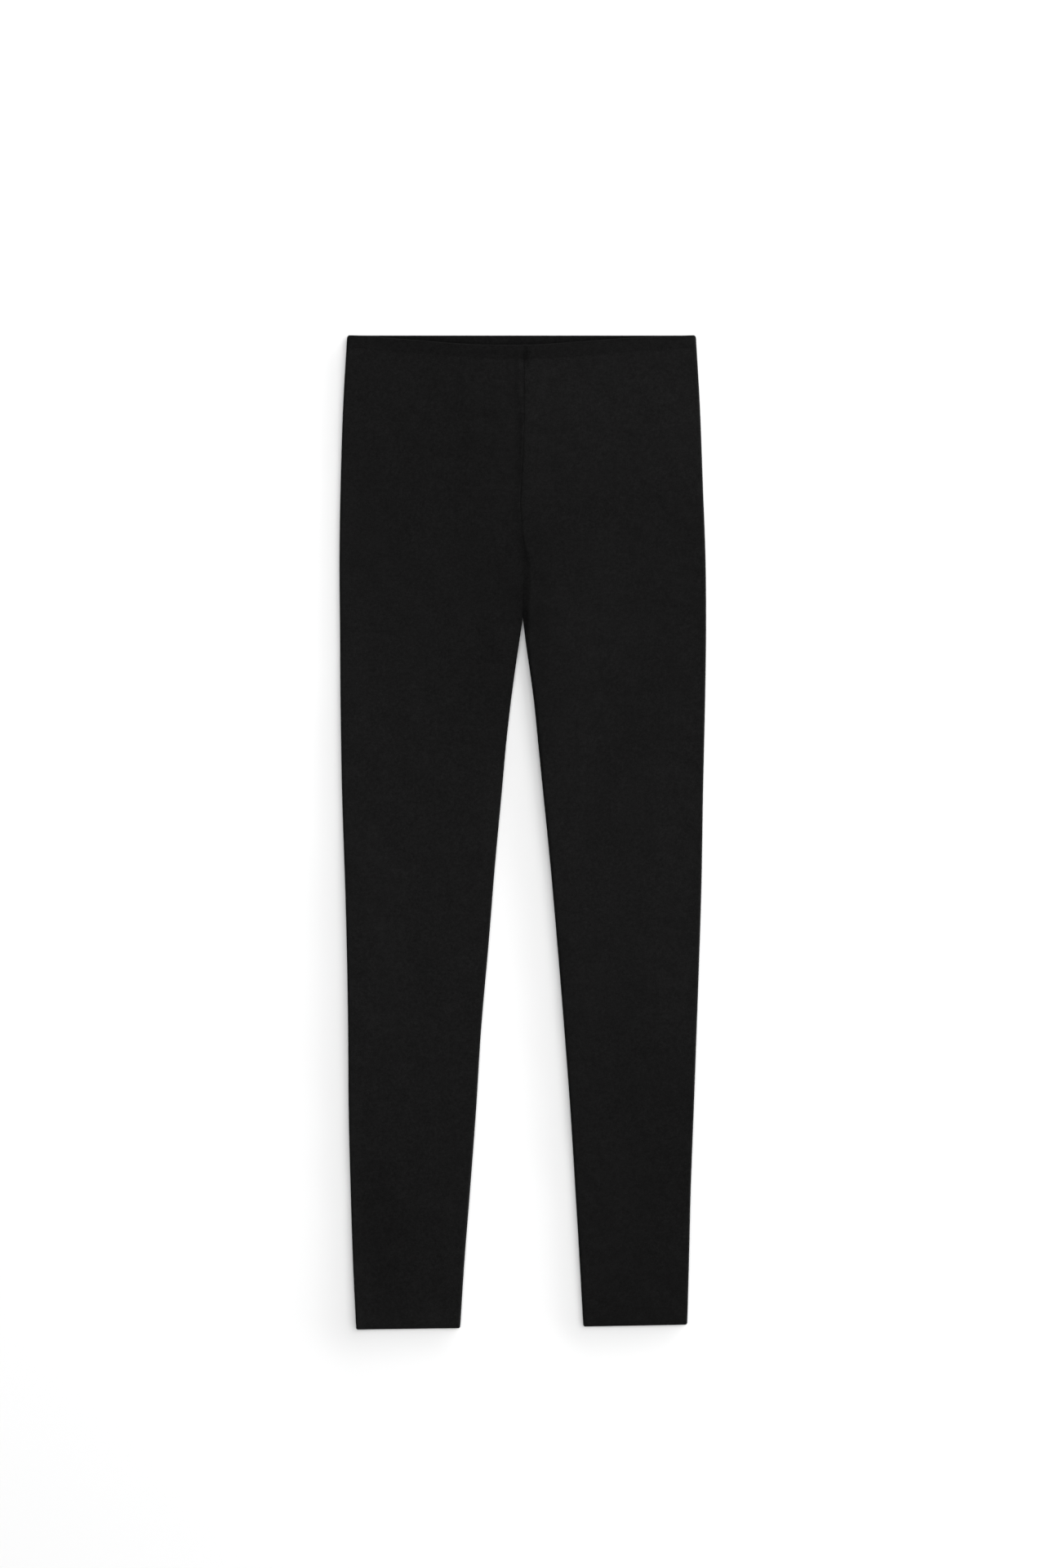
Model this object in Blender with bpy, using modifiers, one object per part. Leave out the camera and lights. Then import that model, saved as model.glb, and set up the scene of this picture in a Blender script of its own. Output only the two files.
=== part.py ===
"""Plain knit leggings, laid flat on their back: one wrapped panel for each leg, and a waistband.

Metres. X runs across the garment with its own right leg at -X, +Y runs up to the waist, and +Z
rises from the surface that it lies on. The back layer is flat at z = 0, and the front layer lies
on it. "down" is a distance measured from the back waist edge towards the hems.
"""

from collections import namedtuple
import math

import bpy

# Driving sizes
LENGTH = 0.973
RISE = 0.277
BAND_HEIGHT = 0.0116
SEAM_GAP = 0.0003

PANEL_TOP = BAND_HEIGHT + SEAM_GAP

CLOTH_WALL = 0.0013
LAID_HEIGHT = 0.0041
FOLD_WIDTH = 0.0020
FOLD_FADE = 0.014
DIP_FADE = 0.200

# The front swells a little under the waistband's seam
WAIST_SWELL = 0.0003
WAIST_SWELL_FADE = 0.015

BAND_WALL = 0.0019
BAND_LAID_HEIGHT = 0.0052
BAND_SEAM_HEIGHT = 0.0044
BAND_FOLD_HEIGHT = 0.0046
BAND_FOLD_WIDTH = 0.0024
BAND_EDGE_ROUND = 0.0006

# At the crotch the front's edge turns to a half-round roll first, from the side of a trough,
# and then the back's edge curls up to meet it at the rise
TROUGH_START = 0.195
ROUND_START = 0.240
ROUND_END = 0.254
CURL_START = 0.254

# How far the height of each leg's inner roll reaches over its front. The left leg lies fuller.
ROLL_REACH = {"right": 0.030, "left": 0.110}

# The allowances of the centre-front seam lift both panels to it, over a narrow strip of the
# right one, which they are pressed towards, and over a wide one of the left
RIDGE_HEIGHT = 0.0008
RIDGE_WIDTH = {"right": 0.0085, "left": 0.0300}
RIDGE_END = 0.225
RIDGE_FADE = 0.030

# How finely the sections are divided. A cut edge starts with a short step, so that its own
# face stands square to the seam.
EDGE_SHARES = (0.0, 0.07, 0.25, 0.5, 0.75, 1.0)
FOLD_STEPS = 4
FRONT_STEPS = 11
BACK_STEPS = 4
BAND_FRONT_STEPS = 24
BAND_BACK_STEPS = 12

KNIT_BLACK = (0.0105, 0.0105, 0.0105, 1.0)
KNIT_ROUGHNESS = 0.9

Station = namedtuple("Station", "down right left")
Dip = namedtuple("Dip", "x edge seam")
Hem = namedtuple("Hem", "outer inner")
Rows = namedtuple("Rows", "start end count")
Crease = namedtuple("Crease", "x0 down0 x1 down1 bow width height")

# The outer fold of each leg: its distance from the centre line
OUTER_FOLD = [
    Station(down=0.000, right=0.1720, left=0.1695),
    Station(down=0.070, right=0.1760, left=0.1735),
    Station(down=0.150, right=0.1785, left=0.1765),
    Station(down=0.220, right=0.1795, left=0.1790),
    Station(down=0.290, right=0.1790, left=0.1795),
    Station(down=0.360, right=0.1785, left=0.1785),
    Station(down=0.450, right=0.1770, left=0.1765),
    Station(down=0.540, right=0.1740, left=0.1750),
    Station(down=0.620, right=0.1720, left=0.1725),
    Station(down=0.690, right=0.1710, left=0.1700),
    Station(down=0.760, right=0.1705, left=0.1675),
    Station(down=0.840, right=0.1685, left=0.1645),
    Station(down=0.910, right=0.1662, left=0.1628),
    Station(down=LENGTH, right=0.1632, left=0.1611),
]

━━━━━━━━

> [TASK DIRECTIONS]: Repeat the listing in full, keeping every line exactly as it is.

> [EXERCISE SOLUTION]:
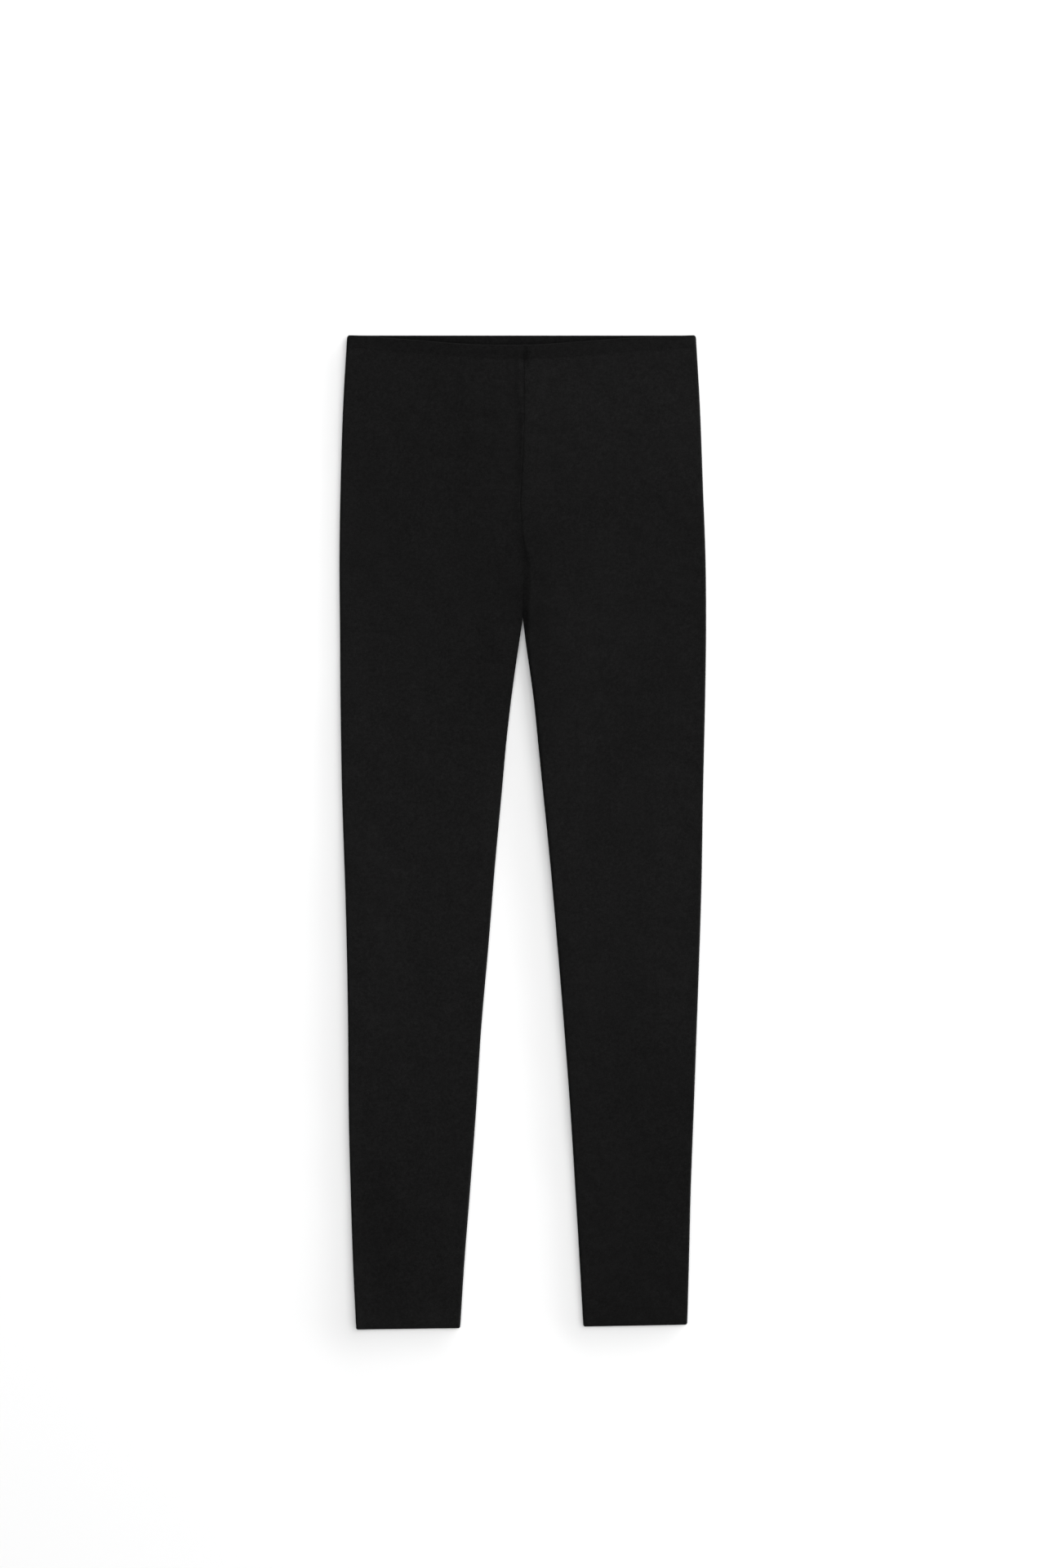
Model this object in Blender with bpy, using modifiers, one object per part. Leave out the camera and lights. Then import that model, saved as model.glb, and set up the scene of this picture in a Blender script of its own. Output only the two files.
=== part.py ===
"""Plain knit leggings, laid flat on their back: one wrapped panel for each leg, and a waistband.

Metres. X runs across the garment with its own right leg at -X, +Y runs up to the waist, and +Z
rises from the surface that it lies on. The back layer is flat at z = 0, and the front layer lies
on it. "down" is a distance measured from the back waist edge towards the hems.
"""

from collections import namedtuple
import math

import bpy

# Driving sizes
LENGTH = 0.973
RISE = 0.277
BAND_HEIGHT = 0.0116
SEAM_GAP = 0.0003

PANEL_TOP = BAND_HEIGHT + SEAM_GAP

CLOTH_WALL = 0.0013
LAID_HEIGHT = 0.0041
FOLD_WIDTH = 0.0020
FOLD_FADE = 0.014
DIP_FADE = 0.200

# The front swells a little under the waistband's seam
WAIST_SWELL = 0.0003
WAIST_SWELL_FADE = 0.015

BAND_WALL = 0.0019
BAND_LAID_HEIGHT = 0.0052
BAND_SEAM_HEIGHT = 0.0044
BAND_FOLD_HEIGHT = 0.0046
BAND_FOLD_WIDTH = 0.0024
BAND_EDGE_ROUND = 0.0006

# At the crotch the front's edge turns to a half-round roll first, from the side of a trough,
# and then the back's edge curls up to meet it at the rise
TROUGH_START = 0.195
ROUND_START = 0.240
ROUND_END = 0.254
CURL_START = 0.254

# How far the height of each leg's inner roll reaches over its front. The left leg lies fuller.
ROLL_REACH = {"right": 0.030, "left": 0.110}

# The allowances of the centre-front seam lift both panels to it, over a narrow strip of the
# right one, which they are pressed towards, and over a wide one of the left
RIDGE_HEIGHT = 0.0008
RIDGE_WIDTH = {"right": 0.0085, "left": 0.0300}
RIDGE_END = 0.225
RIDGE_FADE = 0.030

# How finely the sections are divided. A cut edge starts with a short step, so that its own
# face stands square to the seam.
EDGE_SHARES = (0.0, 0.07, 0.25, 0.5, 0.75, 1.0)
FOLD_STEPS = 4
FRONT_STEPS = 11
BACK_STEPS = 4
BAND_FRONT_STEPS = 24
BAND_BACK_STEPS = 12

KNIT_BLACK = (0.0105, 0.0105, 0.0105, 1.0)
KNIT_ROUGHNESS = 0.9

Station = namedtuple("Station", "down right left")
Dip = namedtuple("Dip", "x edge seam")
Hem = namedtuple("Hem", "outer inner")
Rows = namedtuple("Rows", "start end count")
Crease = namedtuple("Crease", "x0 down0 x1 down1 bow width height")

# The outer fold of each leg: its distance from the centre line
OUTER_FOLD = [
    Station(down=0.000, right=0.1720, left=0.1695),
    Station(down=0.070, right=0.1760, left=0.1735),
    Station(down=0.150, right=0.1785, left=0.1765),
    Station(down=0.220, right=0.1795, left=0.1790),
    Station(down=0.290, right=0.1790, left=0.1795),
    Station(down=0.360, right=0.1785, left=0.1785),
    Station(down=0.450, right=0.1770, left=0.1765),
    Station(down=0.540, right=0.1740, left=0.1750),
    Station(down=0.620, right=0.1720, left=0.1725),
    Station(down=0.690, right=0.1710, left=0.1700),
    Station(down=0.760, right=0.1705, left=0.1675),
    Station(down=0.840, right=0.1685, left=0.1645),
    Station(down=0.910, right=0.1662, left=0.1628),
    Station(down=LENGTH, right=0.1632, left=0.1611),
]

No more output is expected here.